Expected Student Responses
Students may begin to wonder at this point, if plants do not get
their food from the soil, then where do they get it from? This is an important first step in getting students
prepared to find the explanation of photosynthesis sensible.
Students may ask about the tiny bit of weight lost by the soil.
The weight lost consisted of minerals that plants absorbed through their roots. Plants need these minerals
in small amounts for a variety of functions in the plant. They are needed to make the enzymes that regulate
photosynthesis, for example. But this idea is not likely to have much meaning for students at this point. It
might make more sense to some students after photosynthesis has been explained.
Some students will argue that the tree did get its food from the
soil, because minerals have no weight. These students are not using conservation of matter as a
principle in their thinking. It does not bother them that "something" (the weight of the tree) is coming
from "nothing" (the weightlessness of minerals in the soil).
Some students may ask, "Do plants poop?" These students
are thinking that soil could be food for the tree, but that the weight of the soil does not change much
because plants "poop" out waste that adds weight back to the soil. An interesting aspect of this way of
thinking is that there is some attempt to consider the need for conservation of matter. This would be an
interesting question to return to after the students have learned about the "waste products" of
photosynthesis.
Addressing the Nutrients Issue
Students may have questions about what minerals and fertilizers
do for the plant if they are not "food." Why do people spend so much money on fertilizers and minerals? Don't
they help plants grow?
With some students it is better to set the nutrient issue aside
and keep the focus on the energy issue. Your students, however, may be ready to consider a more complicated
definition of food:
Food is a substance that gives both nutrients and energy to a
living thing. A NUTRIENT is a
mineral that organisms need to be healthy, but nutrients don't
provide energy that living
things need to be active. Examples of nutrients are nitrogen,
phosphorous, potassium. So
for something to be food it has to have ENERGY, in addition to
nutrients. It is the energy
that enables living things to be active.
In the Van Helmont experiment, the tree did get some nutrients
from the soil, but these are not providing energy for the tree to grow. In addition, the small weight of the
minerals taken in by the tree could not account for the massive weight gain of the tree. The weight gain
comes largely from matter that is built from carbon dioxide and water in the photosynthesis process.
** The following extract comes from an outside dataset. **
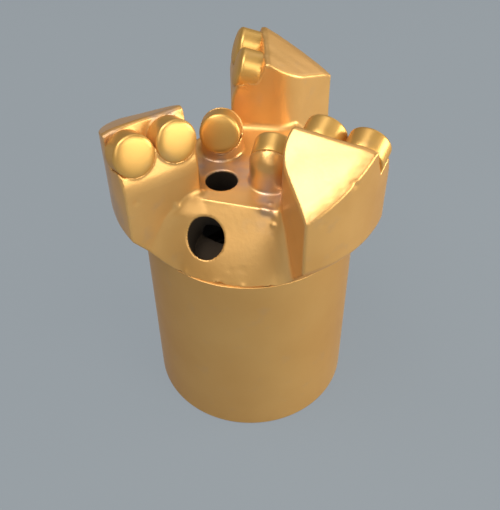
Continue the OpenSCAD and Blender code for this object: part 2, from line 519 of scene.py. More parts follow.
@dataclass
class Skin:
    """Turns a field of distances into a mesh, by surface nets."""

    step: float
    low: tuple[float, float, float]
    high: tuple[float, float, float]
    # Layers of the grid that are worked out at once, to save memory.
    slab: int = 24
    # Vertices settle in rounds. The slope is measured over this reach, and a move is a share of a cell.
    rounds: int = 3
    reach: float = 0.08
    least_slope: float = 0.2
    stride: float = 0.4

    def axes(self) -> list[Array]:
        """Give the grid's positions along each axis."""
        return [np.arange(self.low[i], self.high[i] + self.step, self.step, dtype=np.float32)
                for i in range(3)]

    def mesh(self, shape: Callable[[list[Array]], Array]) -> tuple[Array, Array]:
        """Mesh the zero surface of a field.

        Args:
            shape: Field that takes three arrays and gives distances, negative inside.

        Returns:
            Vertices in millimetres, and faces of four.
        """
        axes = self.axes()
        sides = [len(a) for a in axes]
        values = np.empty(sides, dtype=np.float32)
        for start in range(0, sides[2], self.slab):
            stop = start + self.slab
            part = np.meshgrid(axes[0], axes[1], axes[2][start:stop], indexing="ij")
            values[:, :, start:stop] = shape(part)
        inside = values < 0
        count = np.zeros([n - 1 for n in sides], dtype=np.int8)
        corners = [(i, j, k) for i in (0, 1) for j in (0, 1) for k in (0, 1)]
        for i, j, k in corners:
            count += inside[i:sides[0] - 1 + i, j:sides[1] - 1 + j, k:sides[2] - 1 + k]
        cells = np.argwhere((count > 0) & (count < 8))
        number = np.full(count.shape, -1, dtype=np.int32)
        number[tuple(cells.T)] = np.arange(len(cells))
        vertices = self.crossings(values, cells, axes)
        faces = self.quads(inside, number)
        return self.settle(shape, vertices), faces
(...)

Thus, the argument that many make that most of the weight of a tree comes from the carbon dioxide in the
air. (See the Private Universe Teacher Workshop video, "Lesson Pulled from Thin Air").
Activity Ten will continue to address the food energy issue.
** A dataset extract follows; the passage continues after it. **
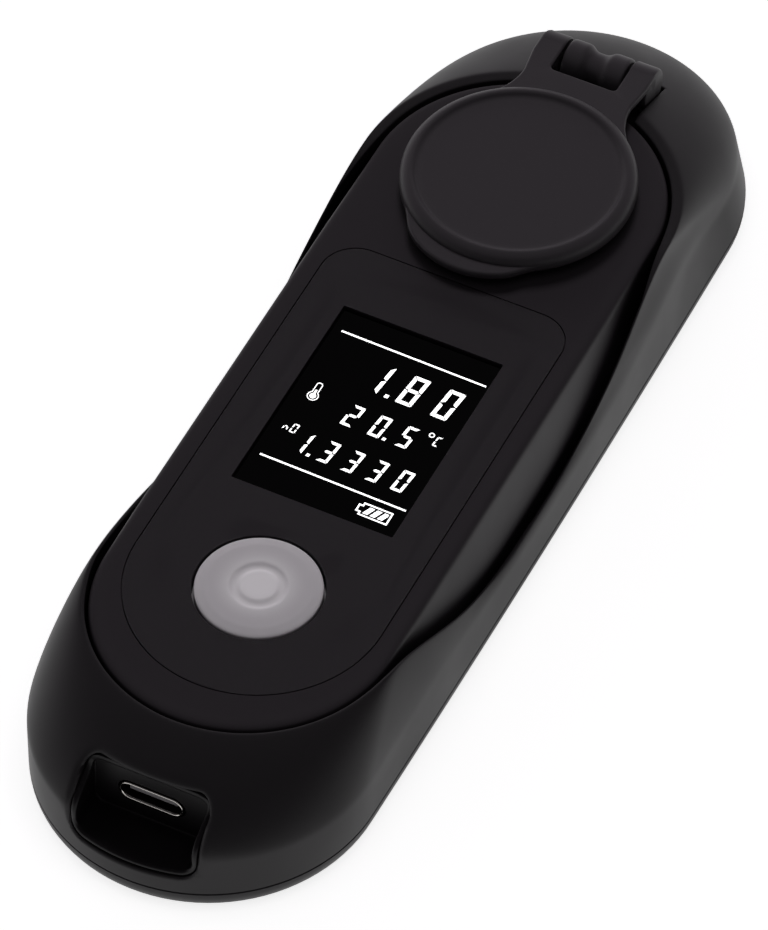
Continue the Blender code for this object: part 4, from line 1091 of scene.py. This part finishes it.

Addressing the Water Issue
Most students are reluctant to abandon the idea that water is
food for the plants. Telling them that water does not have energy in it is not very convincing to them. They
argue that maybe it doesn't have energy for people, but it does for plants. There is no one single activity
that will convince students otherwise. The strategy employed in this unit is to repeatedly raise questions
about the water, so that students are at least questioning their original certainty that water is food. This
questioning stance towards water will enable them to hear photosynthesis as a way to solve the puzzle they are
experiencing: "Water must be food for the plants because they cannot live without it, but water does
not provide energy to living things so water cannot be the food. I'm confused."
Confusion is a good sign at this point!